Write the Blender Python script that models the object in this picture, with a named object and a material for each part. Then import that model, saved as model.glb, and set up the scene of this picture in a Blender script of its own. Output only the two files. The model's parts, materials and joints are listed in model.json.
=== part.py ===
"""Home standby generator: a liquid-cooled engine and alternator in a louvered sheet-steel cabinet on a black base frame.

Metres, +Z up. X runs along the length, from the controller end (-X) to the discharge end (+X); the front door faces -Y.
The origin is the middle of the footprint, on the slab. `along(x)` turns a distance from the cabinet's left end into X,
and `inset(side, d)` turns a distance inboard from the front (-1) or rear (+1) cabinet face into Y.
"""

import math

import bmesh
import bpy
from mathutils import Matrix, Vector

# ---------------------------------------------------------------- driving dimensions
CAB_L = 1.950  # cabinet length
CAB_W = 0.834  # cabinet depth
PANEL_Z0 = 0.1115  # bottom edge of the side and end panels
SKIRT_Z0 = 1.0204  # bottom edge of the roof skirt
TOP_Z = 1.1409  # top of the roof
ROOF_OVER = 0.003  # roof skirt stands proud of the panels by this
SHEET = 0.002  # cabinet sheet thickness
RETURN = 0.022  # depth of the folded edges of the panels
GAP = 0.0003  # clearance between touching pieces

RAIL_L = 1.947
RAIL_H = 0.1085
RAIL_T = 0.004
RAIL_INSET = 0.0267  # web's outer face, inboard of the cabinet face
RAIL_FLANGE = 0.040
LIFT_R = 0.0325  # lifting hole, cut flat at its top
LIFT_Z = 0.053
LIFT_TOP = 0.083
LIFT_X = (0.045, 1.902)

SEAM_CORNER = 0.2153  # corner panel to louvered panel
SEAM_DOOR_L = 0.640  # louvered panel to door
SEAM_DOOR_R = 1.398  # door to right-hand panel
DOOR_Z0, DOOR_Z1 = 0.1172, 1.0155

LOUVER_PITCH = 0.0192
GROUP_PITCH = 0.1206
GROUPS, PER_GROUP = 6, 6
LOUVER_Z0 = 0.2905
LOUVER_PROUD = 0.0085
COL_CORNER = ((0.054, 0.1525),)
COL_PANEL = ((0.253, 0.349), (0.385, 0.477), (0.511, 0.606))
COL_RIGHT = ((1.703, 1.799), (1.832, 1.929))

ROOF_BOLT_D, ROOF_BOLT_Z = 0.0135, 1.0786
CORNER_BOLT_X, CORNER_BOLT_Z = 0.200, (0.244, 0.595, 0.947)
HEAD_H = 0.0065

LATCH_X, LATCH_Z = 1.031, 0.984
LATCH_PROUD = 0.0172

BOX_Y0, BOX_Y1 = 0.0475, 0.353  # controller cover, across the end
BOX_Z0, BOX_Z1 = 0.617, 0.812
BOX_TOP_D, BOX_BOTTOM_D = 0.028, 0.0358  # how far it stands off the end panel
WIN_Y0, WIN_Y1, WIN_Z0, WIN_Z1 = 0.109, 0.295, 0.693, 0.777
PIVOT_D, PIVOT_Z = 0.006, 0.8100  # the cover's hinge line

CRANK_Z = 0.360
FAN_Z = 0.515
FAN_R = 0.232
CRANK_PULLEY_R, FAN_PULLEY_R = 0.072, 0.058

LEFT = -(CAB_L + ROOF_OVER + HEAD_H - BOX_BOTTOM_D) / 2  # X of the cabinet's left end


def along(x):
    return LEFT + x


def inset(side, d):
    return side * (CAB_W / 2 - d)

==

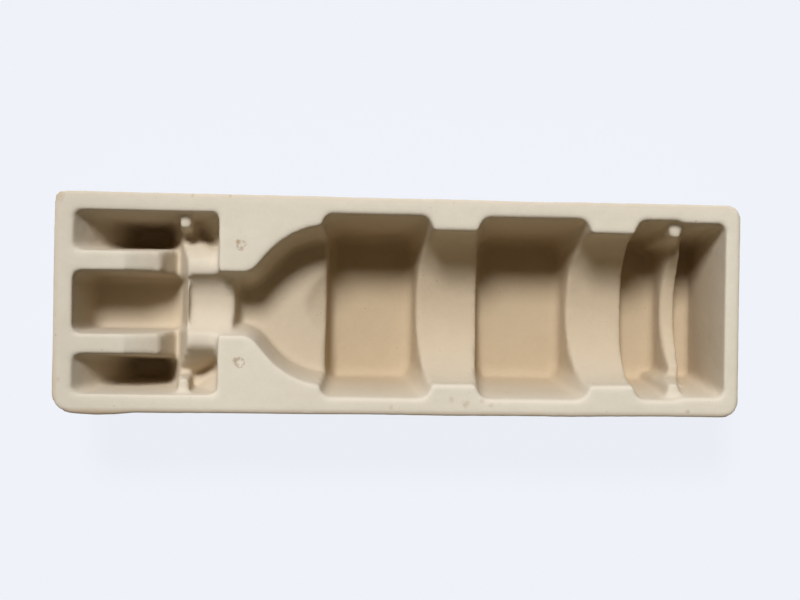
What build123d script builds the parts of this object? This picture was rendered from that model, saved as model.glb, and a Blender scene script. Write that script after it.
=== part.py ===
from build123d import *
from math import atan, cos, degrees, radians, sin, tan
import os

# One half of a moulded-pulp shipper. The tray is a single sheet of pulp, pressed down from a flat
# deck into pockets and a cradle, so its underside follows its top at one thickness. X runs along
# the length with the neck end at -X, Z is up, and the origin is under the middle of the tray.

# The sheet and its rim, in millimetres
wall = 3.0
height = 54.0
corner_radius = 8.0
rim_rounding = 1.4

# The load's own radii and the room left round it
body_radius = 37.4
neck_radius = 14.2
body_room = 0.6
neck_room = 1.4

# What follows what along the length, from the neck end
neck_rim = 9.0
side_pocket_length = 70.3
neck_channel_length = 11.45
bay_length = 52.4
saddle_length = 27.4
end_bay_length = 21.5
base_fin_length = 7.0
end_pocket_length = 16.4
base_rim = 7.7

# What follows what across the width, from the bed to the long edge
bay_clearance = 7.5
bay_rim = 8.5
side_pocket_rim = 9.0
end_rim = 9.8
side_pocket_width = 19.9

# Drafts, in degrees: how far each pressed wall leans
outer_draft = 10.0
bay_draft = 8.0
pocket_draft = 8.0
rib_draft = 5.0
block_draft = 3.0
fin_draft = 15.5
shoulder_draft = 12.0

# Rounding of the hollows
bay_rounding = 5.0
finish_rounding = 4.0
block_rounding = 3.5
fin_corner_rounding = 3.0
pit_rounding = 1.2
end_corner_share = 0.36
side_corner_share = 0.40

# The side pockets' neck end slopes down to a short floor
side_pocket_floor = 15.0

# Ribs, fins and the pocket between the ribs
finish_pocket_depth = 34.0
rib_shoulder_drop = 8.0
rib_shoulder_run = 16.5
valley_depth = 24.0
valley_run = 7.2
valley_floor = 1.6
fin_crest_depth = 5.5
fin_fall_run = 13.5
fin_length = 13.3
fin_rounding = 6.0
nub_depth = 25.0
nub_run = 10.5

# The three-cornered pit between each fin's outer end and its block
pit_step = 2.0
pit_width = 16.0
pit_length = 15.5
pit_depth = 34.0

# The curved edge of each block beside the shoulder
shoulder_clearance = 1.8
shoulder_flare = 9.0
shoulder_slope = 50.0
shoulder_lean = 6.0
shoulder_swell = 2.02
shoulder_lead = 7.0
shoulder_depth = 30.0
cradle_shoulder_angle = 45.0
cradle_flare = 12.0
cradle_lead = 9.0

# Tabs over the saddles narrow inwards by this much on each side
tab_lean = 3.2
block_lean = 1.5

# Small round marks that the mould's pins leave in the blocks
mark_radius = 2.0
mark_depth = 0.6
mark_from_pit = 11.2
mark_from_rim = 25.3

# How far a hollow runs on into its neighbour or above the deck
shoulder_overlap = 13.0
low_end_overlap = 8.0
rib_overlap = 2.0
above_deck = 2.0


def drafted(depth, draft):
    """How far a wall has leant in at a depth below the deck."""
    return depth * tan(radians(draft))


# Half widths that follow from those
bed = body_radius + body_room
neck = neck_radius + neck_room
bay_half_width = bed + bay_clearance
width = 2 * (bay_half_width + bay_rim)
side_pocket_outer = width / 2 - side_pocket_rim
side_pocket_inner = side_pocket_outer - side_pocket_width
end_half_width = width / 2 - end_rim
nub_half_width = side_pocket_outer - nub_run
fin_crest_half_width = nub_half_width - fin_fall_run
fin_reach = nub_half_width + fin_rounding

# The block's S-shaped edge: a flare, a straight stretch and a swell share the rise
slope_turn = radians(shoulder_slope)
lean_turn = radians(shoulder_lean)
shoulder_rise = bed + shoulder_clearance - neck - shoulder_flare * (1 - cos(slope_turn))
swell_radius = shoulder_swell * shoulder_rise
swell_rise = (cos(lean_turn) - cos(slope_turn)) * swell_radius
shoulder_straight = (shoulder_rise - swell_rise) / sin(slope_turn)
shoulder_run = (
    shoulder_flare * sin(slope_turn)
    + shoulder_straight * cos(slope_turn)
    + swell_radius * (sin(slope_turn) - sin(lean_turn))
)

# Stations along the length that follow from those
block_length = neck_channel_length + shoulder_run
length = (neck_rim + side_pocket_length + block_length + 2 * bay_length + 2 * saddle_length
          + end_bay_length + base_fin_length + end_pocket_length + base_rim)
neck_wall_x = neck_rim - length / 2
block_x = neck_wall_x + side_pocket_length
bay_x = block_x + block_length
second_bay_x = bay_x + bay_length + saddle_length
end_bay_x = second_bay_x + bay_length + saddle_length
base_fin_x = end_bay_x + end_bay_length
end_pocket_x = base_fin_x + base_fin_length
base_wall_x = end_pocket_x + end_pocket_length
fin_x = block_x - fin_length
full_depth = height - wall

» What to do
Take every line containing the word "script" and copy it.

» Complete response
Write the Blender Python script that models the object in this picture, with a named object and a material for each part. Then import that model, saved as model.glb, and set up the scene of this picture in a Blender script of its own. Output only the two files. The model's parts, materials and joints are listed in model.json.
What build123d script builds the parts of this object? This picture was rendered from that model, saved as model.glb, and a Blender scene script. Write that script after it.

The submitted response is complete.